Although the phrase seems absolute - NO myth - I think we can talk in degrees. In my Classic Traveller game there was not just sci-fi genre but the implied backstory of space pirates, and Imperium, etc. In my Burning Wheel game I started the PCs in Hardby and showed them the GH map which establishes forests for the elves, hills for the dwarves, the Bright Desert for the mysterious nomads, etc.

A literal no myth game I ran was Cortex+ Heroic Vikings. We started with PCs as Vikings and built everything else from there.

No Myth contrasts with (say) Glorantha-based HeroWars/Quest where there is a lot of established backstory and part of the pleasure of play is everyone drawing on it. The closest I've come to this is 4e D&D, and there the myth was much less than in a Glorantha game. DitV is also not No Myth given that the GM needs to set up towns and (like @Campbell mentioned upthread) might have preconceived notions of who is doing what to whom that has caused the problems of sin in the town.
 

Fenris-77

Small God of the Dozens
Supporter
I'm going to have a go at being @Campbell. If I'm wrong he'll tell us both!

In another recent thread the distinction was drawn between "winging it" - as in, the GM makes stuff up as s/he goes along but with the status and purpose of that stuff being functionally comparable to pre-prepared notes - and "no myth story now" where the function of the stuff the GM makes up is different, because made up according to different principles which put the focus on these characters in this situation facing this challenge to their own needs and desires.

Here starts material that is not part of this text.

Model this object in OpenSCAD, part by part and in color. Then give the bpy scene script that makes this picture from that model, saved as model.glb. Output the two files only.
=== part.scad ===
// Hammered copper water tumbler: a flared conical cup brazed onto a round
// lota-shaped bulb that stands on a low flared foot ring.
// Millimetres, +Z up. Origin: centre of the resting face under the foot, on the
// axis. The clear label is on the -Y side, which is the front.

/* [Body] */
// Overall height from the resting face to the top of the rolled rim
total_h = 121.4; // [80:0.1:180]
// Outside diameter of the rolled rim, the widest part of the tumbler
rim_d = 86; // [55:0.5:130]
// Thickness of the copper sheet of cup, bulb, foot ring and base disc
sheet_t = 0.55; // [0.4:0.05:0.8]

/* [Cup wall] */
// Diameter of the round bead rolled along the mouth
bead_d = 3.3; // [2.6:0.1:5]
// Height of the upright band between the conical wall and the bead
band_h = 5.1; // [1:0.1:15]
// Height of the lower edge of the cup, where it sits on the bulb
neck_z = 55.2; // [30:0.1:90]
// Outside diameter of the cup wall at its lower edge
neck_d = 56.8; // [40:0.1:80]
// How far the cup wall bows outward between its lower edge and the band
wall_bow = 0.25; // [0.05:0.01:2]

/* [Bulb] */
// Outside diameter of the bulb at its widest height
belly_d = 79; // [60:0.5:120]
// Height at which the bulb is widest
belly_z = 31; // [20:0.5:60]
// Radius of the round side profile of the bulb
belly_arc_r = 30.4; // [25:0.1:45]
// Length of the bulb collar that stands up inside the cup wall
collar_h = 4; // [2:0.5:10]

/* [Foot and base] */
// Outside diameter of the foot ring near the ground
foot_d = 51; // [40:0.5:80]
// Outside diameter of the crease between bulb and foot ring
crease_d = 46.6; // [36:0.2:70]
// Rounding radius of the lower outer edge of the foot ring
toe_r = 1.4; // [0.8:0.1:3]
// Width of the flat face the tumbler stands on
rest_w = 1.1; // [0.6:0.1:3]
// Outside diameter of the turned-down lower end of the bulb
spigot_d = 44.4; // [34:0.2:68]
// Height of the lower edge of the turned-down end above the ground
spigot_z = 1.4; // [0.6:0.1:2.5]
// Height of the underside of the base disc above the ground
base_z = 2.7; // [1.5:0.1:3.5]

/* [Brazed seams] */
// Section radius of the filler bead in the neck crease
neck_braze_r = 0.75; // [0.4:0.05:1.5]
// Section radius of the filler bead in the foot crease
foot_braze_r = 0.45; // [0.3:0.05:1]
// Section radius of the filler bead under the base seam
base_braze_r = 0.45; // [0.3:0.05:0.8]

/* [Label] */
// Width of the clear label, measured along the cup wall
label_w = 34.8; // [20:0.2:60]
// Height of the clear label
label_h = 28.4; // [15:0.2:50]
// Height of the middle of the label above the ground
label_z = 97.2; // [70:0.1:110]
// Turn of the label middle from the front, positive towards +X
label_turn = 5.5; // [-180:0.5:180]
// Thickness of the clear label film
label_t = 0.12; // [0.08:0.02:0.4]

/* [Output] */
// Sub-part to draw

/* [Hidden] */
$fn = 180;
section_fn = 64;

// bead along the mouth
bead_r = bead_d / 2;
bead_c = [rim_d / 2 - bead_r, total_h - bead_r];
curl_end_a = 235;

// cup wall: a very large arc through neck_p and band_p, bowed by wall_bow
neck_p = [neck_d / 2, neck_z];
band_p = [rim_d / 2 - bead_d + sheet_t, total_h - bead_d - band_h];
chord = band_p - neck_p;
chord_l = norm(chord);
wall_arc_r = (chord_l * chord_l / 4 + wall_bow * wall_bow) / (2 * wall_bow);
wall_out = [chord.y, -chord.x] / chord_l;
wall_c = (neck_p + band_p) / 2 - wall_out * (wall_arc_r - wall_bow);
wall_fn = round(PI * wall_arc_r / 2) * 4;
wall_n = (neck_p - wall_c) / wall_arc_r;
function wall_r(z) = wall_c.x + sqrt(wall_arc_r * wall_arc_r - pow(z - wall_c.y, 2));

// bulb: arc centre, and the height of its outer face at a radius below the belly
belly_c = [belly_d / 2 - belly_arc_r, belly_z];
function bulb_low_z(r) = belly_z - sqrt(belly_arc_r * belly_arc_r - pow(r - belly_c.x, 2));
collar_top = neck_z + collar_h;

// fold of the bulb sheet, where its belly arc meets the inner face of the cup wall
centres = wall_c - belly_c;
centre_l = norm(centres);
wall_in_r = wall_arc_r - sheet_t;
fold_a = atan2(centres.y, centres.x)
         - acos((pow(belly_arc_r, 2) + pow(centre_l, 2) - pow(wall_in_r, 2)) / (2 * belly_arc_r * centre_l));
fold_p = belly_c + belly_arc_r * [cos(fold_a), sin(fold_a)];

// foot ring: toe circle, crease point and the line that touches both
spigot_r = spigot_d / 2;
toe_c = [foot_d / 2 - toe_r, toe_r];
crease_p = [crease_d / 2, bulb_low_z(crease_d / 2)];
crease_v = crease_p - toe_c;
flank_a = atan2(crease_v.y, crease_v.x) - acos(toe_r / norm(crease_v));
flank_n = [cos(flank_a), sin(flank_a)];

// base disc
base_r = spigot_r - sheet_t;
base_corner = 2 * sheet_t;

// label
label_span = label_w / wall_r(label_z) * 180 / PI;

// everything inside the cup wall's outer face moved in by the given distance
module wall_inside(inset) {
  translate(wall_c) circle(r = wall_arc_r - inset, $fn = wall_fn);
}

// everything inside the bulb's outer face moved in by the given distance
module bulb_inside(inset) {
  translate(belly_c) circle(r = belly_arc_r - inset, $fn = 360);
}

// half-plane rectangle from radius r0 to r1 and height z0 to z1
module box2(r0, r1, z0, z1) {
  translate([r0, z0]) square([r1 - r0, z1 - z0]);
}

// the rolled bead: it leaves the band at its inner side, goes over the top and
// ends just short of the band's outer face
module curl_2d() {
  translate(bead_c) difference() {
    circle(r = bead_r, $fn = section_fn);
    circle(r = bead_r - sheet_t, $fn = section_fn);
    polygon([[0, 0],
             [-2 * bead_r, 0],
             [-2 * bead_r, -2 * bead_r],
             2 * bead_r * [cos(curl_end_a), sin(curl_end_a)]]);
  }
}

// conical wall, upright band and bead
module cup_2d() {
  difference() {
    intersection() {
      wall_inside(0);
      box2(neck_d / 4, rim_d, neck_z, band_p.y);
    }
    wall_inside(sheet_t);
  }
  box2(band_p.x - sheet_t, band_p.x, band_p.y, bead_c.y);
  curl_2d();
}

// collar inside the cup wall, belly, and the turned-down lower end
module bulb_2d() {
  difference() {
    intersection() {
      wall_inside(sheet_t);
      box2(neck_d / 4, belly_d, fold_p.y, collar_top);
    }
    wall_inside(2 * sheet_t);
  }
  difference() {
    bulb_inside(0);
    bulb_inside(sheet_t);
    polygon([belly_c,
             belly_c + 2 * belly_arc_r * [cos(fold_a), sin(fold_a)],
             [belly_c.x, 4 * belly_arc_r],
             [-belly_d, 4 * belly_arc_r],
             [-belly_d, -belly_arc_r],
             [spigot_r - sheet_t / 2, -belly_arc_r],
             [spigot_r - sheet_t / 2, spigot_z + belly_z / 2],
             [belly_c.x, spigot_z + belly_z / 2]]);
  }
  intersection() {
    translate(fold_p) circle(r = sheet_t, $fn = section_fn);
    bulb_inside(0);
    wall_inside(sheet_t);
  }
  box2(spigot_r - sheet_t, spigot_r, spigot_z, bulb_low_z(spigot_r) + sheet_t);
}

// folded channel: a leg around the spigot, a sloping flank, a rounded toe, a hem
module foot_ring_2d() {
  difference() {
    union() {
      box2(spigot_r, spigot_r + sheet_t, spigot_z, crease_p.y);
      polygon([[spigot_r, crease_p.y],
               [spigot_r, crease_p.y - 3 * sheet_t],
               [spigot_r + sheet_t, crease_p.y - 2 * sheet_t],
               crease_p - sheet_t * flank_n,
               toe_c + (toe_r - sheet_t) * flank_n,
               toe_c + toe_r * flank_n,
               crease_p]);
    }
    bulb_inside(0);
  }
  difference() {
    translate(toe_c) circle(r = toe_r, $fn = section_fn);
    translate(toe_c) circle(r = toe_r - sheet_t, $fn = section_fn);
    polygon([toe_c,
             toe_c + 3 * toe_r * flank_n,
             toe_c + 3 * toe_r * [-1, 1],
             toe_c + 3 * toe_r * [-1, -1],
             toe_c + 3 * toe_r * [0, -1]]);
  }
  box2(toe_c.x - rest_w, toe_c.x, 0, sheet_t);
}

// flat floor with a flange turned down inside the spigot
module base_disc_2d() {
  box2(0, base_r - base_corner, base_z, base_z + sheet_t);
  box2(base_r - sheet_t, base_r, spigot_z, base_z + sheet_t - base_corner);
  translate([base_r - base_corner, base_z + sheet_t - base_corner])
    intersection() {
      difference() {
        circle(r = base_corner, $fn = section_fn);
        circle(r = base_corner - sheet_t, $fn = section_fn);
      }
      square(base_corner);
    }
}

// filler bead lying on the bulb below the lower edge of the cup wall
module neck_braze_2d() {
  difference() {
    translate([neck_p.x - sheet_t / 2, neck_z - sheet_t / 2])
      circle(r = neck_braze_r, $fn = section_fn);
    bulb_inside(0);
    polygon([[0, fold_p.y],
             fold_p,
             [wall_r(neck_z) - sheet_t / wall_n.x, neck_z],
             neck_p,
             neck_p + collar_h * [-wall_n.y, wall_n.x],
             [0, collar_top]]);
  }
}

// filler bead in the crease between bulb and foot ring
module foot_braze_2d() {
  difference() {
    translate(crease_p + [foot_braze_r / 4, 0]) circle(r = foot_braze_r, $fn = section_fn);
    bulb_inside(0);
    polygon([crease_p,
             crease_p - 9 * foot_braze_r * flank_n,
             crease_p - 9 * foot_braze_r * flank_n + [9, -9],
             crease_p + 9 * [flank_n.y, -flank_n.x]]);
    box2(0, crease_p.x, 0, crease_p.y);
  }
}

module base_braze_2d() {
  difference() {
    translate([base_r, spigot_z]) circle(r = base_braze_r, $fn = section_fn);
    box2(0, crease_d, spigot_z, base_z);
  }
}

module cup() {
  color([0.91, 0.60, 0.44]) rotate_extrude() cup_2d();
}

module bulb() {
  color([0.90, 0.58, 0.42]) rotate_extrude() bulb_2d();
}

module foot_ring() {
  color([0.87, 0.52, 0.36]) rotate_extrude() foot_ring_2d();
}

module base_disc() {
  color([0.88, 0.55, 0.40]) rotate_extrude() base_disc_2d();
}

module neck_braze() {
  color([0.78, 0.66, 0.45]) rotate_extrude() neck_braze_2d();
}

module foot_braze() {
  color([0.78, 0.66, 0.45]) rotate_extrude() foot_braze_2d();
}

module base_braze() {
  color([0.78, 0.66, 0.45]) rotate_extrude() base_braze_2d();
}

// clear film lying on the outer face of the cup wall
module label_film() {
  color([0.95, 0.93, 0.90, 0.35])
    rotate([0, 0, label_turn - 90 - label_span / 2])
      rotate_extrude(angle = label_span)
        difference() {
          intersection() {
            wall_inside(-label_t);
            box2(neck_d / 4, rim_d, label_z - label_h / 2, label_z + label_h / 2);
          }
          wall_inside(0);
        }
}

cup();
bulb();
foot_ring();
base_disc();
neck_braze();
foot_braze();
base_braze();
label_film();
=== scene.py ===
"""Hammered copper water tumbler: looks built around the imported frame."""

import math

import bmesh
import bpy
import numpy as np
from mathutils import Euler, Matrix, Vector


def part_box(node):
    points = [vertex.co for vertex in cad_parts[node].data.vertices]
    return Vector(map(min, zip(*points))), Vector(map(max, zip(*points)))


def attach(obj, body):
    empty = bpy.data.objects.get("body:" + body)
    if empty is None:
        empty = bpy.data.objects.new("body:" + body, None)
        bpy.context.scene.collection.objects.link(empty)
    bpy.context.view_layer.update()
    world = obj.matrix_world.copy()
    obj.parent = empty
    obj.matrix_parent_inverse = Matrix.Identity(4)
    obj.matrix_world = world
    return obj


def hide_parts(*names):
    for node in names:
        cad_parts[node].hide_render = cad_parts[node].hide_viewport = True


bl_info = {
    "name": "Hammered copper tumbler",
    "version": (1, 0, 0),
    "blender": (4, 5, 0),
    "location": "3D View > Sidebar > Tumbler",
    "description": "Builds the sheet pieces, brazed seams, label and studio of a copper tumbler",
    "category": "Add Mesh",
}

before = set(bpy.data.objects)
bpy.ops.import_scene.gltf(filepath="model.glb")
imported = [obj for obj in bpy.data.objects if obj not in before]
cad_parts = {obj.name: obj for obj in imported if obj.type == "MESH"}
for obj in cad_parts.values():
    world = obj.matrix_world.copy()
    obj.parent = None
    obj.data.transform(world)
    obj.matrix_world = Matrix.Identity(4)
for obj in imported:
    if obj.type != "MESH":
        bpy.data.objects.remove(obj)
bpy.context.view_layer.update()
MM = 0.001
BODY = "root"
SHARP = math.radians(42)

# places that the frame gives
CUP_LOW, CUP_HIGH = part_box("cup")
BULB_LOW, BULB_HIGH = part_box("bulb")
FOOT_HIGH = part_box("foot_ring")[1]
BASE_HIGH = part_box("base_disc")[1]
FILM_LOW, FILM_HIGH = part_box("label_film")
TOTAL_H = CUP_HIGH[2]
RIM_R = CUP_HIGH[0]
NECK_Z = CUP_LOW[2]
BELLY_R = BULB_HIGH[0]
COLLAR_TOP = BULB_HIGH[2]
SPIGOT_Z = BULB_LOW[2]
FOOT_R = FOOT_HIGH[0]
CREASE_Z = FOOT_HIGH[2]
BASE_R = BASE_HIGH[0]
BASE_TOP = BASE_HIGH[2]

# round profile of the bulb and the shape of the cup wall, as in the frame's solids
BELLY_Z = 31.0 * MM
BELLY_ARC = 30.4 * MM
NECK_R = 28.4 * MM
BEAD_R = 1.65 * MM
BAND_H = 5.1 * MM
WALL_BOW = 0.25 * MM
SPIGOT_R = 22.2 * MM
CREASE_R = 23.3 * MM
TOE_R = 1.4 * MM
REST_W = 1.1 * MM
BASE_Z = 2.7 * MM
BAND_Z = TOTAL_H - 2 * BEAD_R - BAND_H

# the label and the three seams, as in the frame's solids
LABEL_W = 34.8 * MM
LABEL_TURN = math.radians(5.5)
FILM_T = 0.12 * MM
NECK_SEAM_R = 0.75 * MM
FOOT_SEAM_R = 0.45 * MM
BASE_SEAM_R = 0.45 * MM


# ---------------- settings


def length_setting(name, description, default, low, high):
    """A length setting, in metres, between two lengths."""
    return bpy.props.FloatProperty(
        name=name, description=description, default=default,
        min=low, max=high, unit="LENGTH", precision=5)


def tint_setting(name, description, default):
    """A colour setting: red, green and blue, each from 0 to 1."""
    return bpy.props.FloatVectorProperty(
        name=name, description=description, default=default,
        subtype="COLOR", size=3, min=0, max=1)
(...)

I'm guessing that Campbell sees MotW as more like the first - I'm going to guess with robust mechanics to support the improv - rather than the second. Cthulhu Dark could probably be played like that too.
MotW, much like many PbtA games, is actually pretty focused on the characters in that situation rather the former example. The design of the playbooks makes this pretty apparent. Obviously you could run MotW either way, IMO anyway, but running the first way is working against the design.
 

JonM

Explorer
Maybe instead of a lair, the mystery itself would have a playbook or sheet. The mystery sheet would have different aspects of the mystery that they could then select what to engage, discover, unlock, or work towards. The actual outcomes could involve either oracles or some variety of character tie-in from their own playbooks. Clocks could apply pressure and complications to the investigation.

I'm also reminded, for example, of a mystery in a Beyond the Wall and Other Adventures regarding angered fey. The NPC "whodunnit," whether intentionally or not, comes from the GM putting in NPCs from the village (usually determined by players creating their characters and generating NPCs) into a table and then rolling that.
This really intrigued me. I'm still mulling it over, trying to see how best it could be accomplished, but it sure feels like there is something workable, here.